The book is not structured chronologically. Why is that?
I sat down together with Onno Hesselink, the designer, and we searched for a composition—rhizomatic, just like designing a work itself. The sequence, the rhythm, the placement of texts in relation to images: there is a movement in it. It's not really a narrative, but still a path.
The name Paul Virilio appears in your early work and in the new book. Why?

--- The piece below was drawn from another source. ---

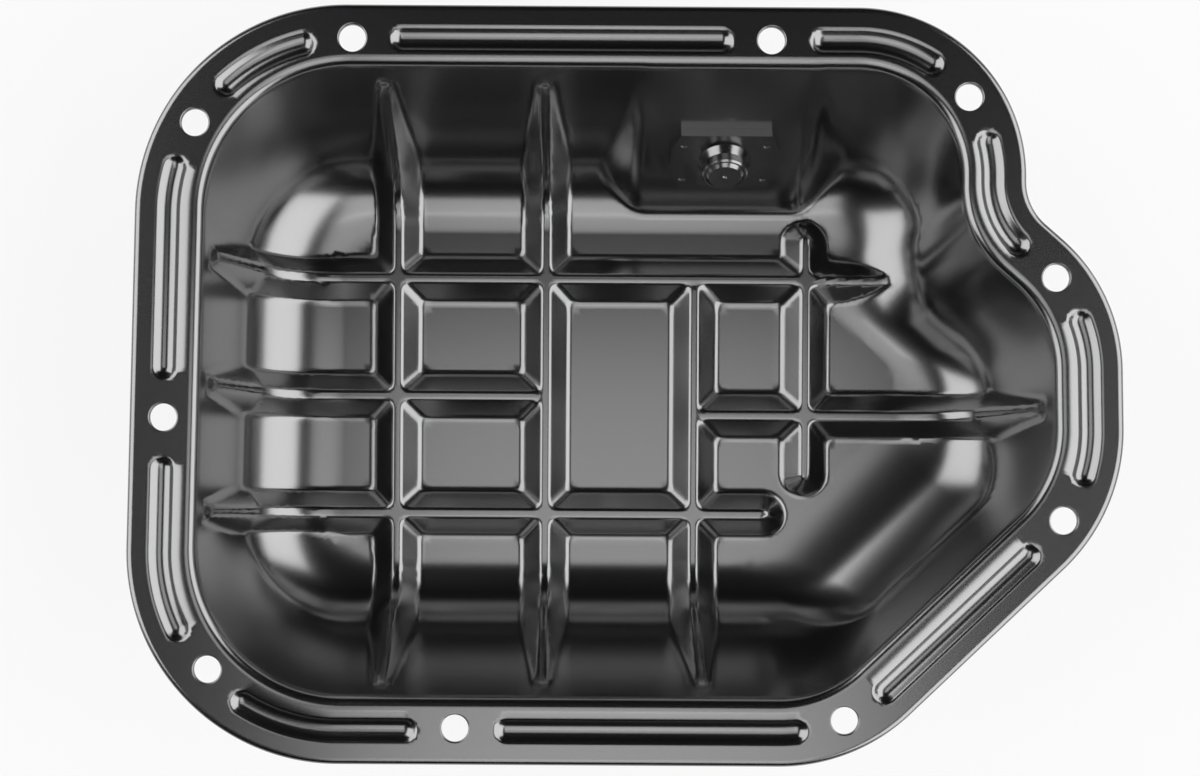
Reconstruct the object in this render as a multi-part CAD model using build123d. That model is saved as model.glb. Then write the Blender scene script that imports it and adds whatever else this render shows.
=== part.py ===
from build123d import *
import math
import os

# Deep-drawn steel lower oil pan with a grooved bolt flange, a ribbed floor and a welded drain boss.
# Millimetres. The origin is under the middle of the flange, at the level of the floor's underside.
# The sealing face looks up (+Z), the long way of the pan is X, and the drain is in the +Y wall.

# Sheet and depth
sheet = 1.6
inside_depth = 62.0

# Flange plan
pan_length = 292.8
pan_width = 223.2
neck_inset = 29.0
neck_drop = 58.3
shoulder_angle = 49.0
cut_start = 78.4
cut_angle = -46.3
left_lean = 1.1
left_inset = 1.0
right_lean = 1.2
right_inset = 0.2
neck_straight = 1.4
step_radius = 16.3
shoulder_share = 0.8075
nose_share = 0.863
cut_radius = 55.9
round_radius = 62.1
edge_roll = 1.1

# Walls: width of flange beside each side, slope and bottom radius of the wall under it
land_top = 17.4
land_neck = 18.6
land_right = 19.6
land_cut = 20.4
land_bottom = 19.3
land_left = 20.0
long_slope = 69.0
end_slope = 79.0
step_slope = 76.0
long_bottom_radius = 24.0
neck_bottom_radius = 30.0
end_bottom_radius = 22.0
mouth_neck_straight = 2.6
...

Virilio is the very beginning. Everything started rolling after I read Bunker Archéologie. He was an urbanist and a philosopher and what stayed with me most is how he describes the context of the bunkers extensively, but at the end says that you must also be able to look at that bunker completely detached from its context. That gave me permission to do something with it. Because I was always afraid of being misunderstood. An artist once called me a 'fascist'. That sticks with you. There is a museum in France that refused my work—too risky, too sensitive. That element exists in my work and I know it. But Virilio gave me the freedom to carry that risk. His book is the only one I've read two or three times—in French, even though I wouldn't call French my strongest language. But it was unavoidable.
What's on your nightstand?
Too little, honestly. I buy lots of books, open them and read a few pages—and never get around to finishing them. Recently, I had a few books by Jung on my nightstand, books I plan to read someday. All my books are currently packed away in boxes—a transitional phase. I used to know which books I had. Now I think I've bought some twice. But yes, that, too, is a trace in its own way.